For personal assistance I would like to thank Mrs Jennifer Prophet for her arduous and vital work in scrutinising the book's first draft, and both her and her son Charles for shouldering the detailed task of compiling the index; my friend Paul Vickers, author, historian and head of the Army Libraries Information Systems, for his production of excellent maps and illustrations and much more besides; Colonel Mike Wellings for discussing at length the book's early tentative form; Colonel Tony Guinan TD for suggesting additional sources, in this case with the ack-ack services; and Mike Cawley who, with distinguished airman Bob Pugh, generously loaned me books from their personal collections.
Finally, above all I would like to thank my wife, Barbara, who over many years has coped with an absent husband at his library desks. This time she has acted as a sounding board for the book's early drafts where her good sense and practicality have, as before, proved invaluable.
Any mistakes are, of course, mine alone.
Peter Reese
Aldershot
September 2010
Prologue
The bombardment of London began during the night of 31 May 1915 with the arrival over the north-east of the city of German army Zeppelin L38, commanded by Hauptmann Erich Linnarz. The airship moved high over the industrial East End before passing across West Ham and Leytonstone. During the course of its flight it released over 2,500lb of bombs, including eighty-nine incendiaries and thirty grenades. These killed seven people and injured thirty-five. The dubious honour of being the first London house to be bombed went to 16 Alkham Road on the outskirts of Hackney where the owner, Albert Henry Lovell, together with his wife, their children and two women visitors, escaped unscathed from the blazing upper rooms.
Unlike the supremacy enjoyed by the British Royal Navy over other naval forces, London's air defences were as yet inadequate, a fact that astonished and enraged its citizens. A warning was received as the airship crossed the coast where the ack-ack response had been limited to machine guns. These opened up during both the Zeppelin's approach and return journeys to London but they failed to damage it. At the time London's ground defences were just twelve genuine anti-aircraft guns and the same number of searchlights. A total of nine aircraft were despatched to meet it but they too failed to locate the massive craft. This was not surprising. One was a very slow FE2a two-seater with a pusher rear engine, whose observer, sitting in his open cockpit in the aircraft's nose, was armed with no more than a rifle and incendiary bullets. This plane failed to reach the 1,500m height required to get anywhere near the Zeppelin and it subsequently crashed on landing, killing the pilot. Another defending aircraft was a Short S81 two-seater seaplane, which was so under-powered that it could not carry an observer and whose armament consisted of a rifle and two grenades resting on its pilot's lap. After failing to make contact, this also crashed on landing, although the pilot survived. Another aircraft involved was an obsolete pre-1914 Deperdussin whose pilot was similarly equipped with a rifle and grenades. This also failed to make contact, although it landed safely.

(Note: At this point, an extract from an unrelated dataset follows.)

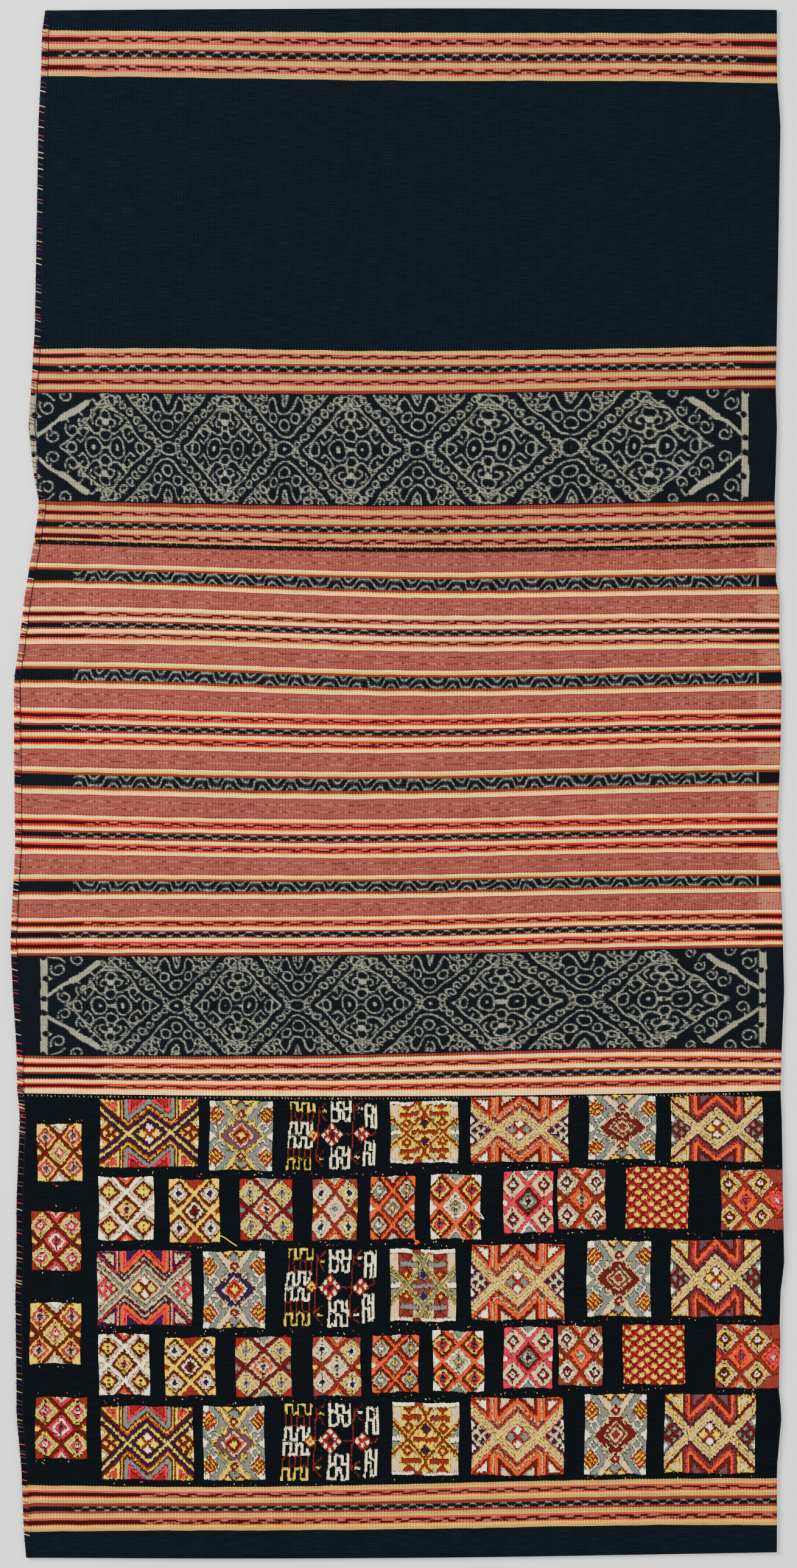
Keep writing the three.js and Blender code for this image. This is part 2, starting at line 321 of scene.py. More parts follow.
def plain_cotton(name, colour, sizes):
    """Warp-faced handspun cotton of one dye bath, with paler flecks where the dye took less."""
    material, add = new_material(name)
    weave = weave_sockets(add, sizes)
    flecks = add("MapRange", weave["streak"], 0.52, 0.8, 0.0, 0.5)
    pale = solid([2.5 * part for part in colour])
    dyed = add("Mix", flecks, solid(colour), pale, data_type="RGBA")
    return finish_cotton(material, add, weave, dyed, depth=0.3, streaks=0.25)


# Warp stripes of the bands, from the top down.
STRAW_ORDER = ("straw", "rose", "dash", "rose", "straw", "brick", "figure", "brick", "straw",
               "rose", "dash", "rose", "straw")
CREAM_ORDER = ("cream", "yellow", "red", "dash", "red", "yellow", "cream", "brick", "figure",
               "brick", "cream", "yellow", "red", "dash", "red", "yellow", "cream")
ROSE_ORDER = tuple("rose" if yarn == "red" else yarn for yarn in CREAM_ORDER)
HEM_ORDER = tuple("straw" if yarn == "cream" else yarn for yarn in ROSE_ORDER)
WAVE_ORDER = ("cream", "yellow", "brick", "figure", "brick", "yellow", "cream")

BAND_MARGIN = 2.0        # pixels of the neighbour's ground that a band's group takes along
FADED_FROM = 296.0       # x from which the middle panel is faded, beside the fold, in mm
DASH_SPREAD = 0.5        # pixels by which the dashes reach into the lines beside them
DASH_LENGTH = 18.5       # mm from one dash to the next
WAVE_LENGTH = 25.0       # mm of one wave of a wide strip
DOT_LENGTH = 12.3        # mm from dot to dot in a narrow strip
BLANK = (0.0, 0.0, 0.0, 1.0)


def set_steps(output, stops):
    """Fills a colour ramp with steps: a colour holds from its stop to the next one."""
    ramp = output.node.color_ramp
    ramp.interpolation = "CONSTANT"
    while len(ramp.elements) > 1:
        ramp.elements.remove(ramp.elements[-1])
    ramp.elements[0].position, ramp.elements[0].color = stops[0]
    for start, colour in stops[1:]:
        ramp.elements.new(start).color = colour
    return output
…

While the damage inflicted during the initial raid was minor it marked the end of a period lasting almost 900 years when, following its capture by the Danish King Cnut in 1014 and then by William the Conqueror in 1066, London had been spared from external attack. From its time as a Roman city with an 18ft-high perimeter wall stretching for 2 miles and a single bridge crossing the Thames at a point opposite its forum and basilica, significant changes had already taken place which would continue and accelerate following William's accession. This was fully predictable because, positioned as it was close to the lowest bridging point over the River Thames where routes from the south, west and north of the country converged, and with the river's estuary facing the great waterway of the Rhine leading into the heart of Europe, London was virtually guaranteed commercial success.